Your maternity was like a vacation, no? Most of us don't live on vacation. I can't go to the store in the afternoon b/c that's when DS is napping. So I either go in the morning after breakfast or in the late, late evening (when DH is home to watch DS). Certainly it is more flexible than your schedule b/c I do not have to work from 9-5 every day, but it's not like I just go and do whatever the heck I want, whenever I want.

We have a schedule. Not as rigid as most WOHM's schedule, simply b/c I don't have to be out the door by 7am each morning, but we do have obligations and places to be most every day (preschool, standing playdates, etc) nonetheless.

iVillage Member
Registered: 08-27-2005
Sat, 07-01-2006 - 4:39pm
Well, I didn't mention the coffee breaks, which are most assuredly paid time.
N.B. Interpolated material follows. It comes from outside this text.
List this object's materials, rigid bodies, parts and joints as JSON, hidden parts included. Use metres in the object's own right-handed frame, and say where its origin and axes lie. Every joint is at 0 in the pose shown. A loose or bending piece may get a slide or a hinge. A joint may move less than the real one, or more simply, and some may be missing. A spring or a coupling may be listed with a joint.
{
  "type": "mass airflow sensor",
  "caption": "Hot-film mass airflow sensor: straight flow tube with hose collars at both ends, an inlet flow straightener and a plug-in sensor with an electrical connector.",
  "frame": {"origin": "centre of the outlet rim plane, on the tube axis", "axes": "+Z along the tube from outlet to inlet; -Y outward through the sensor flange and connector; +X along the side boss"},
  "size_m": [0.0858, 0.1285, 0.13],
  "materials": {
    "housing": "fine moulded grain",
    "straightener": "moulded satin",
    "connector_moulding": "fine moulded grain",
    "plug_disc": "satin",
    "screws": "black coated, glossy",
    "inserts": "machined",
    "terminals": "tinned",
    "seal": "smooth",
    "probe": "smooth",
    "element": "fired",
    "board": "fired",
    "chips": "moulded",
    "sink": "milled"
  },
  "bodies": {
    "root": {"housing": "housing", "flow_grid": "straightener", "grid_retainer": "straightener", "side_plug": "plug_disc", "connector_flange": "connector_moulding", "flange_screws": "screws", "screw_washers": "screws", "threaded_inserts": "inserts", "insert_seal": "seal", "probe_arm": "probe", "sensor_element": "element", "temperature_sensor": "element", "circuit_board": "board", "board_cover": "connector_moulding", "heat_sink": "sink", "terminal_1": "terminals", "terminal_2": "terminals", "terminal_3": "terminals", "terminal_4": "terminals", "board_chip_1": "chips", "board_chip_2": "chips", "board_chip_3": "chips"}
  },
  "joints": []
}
Coffee breaks are taken pretty seriously in Sweden and usually add up to over 1/2 hour per day.
iVillage Member
Registered: 04-27-2005
Sat, 07-01-2006 - 4:40pm
I don't divy up the bills by how much we make. We have our budget for each category, take both paychecks, deposit them and pay the bills that way. The only "my" money is our spending money. We have always done this no matter if I made more one week or my dh did including his tips.
iVillage Member
Registered: 12-29-1999
Sat, 07-01-2006 - 4:41pm

Not everyone requires that though. My mother never requested that my sister and I lift a finger around the house. Her mother made her clean the house growing up and she hated it, so all we were required to do was keep our rooms and shared bathroom reasonably presentable if we had company. And mom's idea of "reasonably presentable" isn't exactly Martha Stewart's.
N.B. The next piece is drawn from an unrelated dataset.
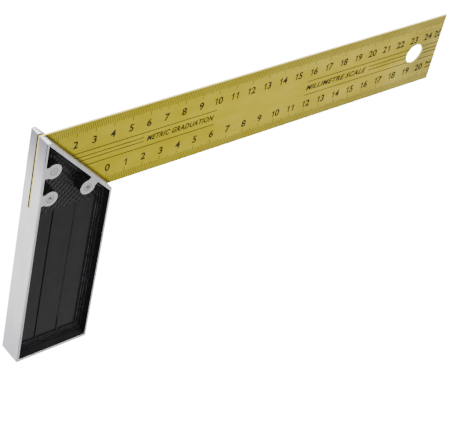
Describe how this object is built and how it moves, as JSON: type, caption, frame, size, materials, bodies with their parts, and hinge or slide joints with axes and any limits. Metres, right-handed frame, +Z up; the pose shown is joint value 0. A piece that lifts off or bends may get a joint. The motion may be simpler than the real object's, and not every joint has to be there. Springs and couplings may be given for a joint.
{
  "type": "try square",
  "caption": "Try square: a flat graduated blade let at a right angle into a thick stock with a 45 degree shoulder, recessed faces and flush rivets; a hang hole near the blade's free end",
  "frame": {"origin": "inside corner of the right angle: where the blade's lower edge leaves the stock's inner face, at the middle of the blade's thickness", "axes": "+X along the blade away from the stock, +Z up the stock towards the blade, -Y the front face; the square stands upright on the end of its stock"},
  "size_m": [0.25, 0.013, 0.131],
  "materials": {
    "stock": "die-cast aluminium, ground bright on the rims, outer faces and lugs, black paint in the recesses",
    "blade": "hardened steel strip with yellow lacquered faces and bare edges, dark printed scales",
    "rivet": "aluminium, ground level with the lug"
  },
  "bodies": {
    "root": {"stock": "stock", "blade": "blade", "rivet_upper": "rivet", "rivet_lower": "rivet", "rivet_inner": "rivet"}
  },
  "joints": []
}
In fact, my 4 year old does more around the house (helps load the dishwasher and washing machine, picks up his toys, puts his laundry in the hamper) than I ever did growing up simply b/c I require it. But not all moms do.

Long term, my mom didn't do me any favors by not requiring me to help out around the house, but she was doing what she thought was best at the time.

iVillage Member
Registered: 12-29-1999
Sat, 07-01-2006 - 4:44pm
My DH is paid strictly on commission. So if he's not working, he's not getting paid. Period. Granted, he could take off as many days as he wants, but we're not earning any income at all when he does that. So in our case more hours = higher income.
iVillage Member
Registered: 08-27-2005
Sat, 07-01-2006 - 4:44pm

In the U.S. some companies give no sick days for taking care of sick children. An employee either has to take vacation (most only have 2 weeks per year) or lie and claim that they are sick themselves(often only 2 days per month available). Any more time taken off than that and the wages are docked. Kids can get really really sick and that amount of time is pretty minimal. Ds and dd once managed to catch a horrible flu one after the other. They ended up at home sick for over a month...and that was just one illness. PTO is usually something like 21-24 days per year. That goes pretty fast too if kids are getting sick alot and one has more than 1 child. Any more time taken off than that is considered an unpaid day, regardless of whether one is considered "salary". In many companies, too many unpaid days off will get you fired.

For Sweden, it's different. We each have 60 days per year per child that we can take off. But we are only paid 80% of our salary for the days we do take off to care for sick kids. You originally claimed that salaried employees wouldn't suffer any loss of income by staying at home with sick kids. That simply isn't true for us or for many others.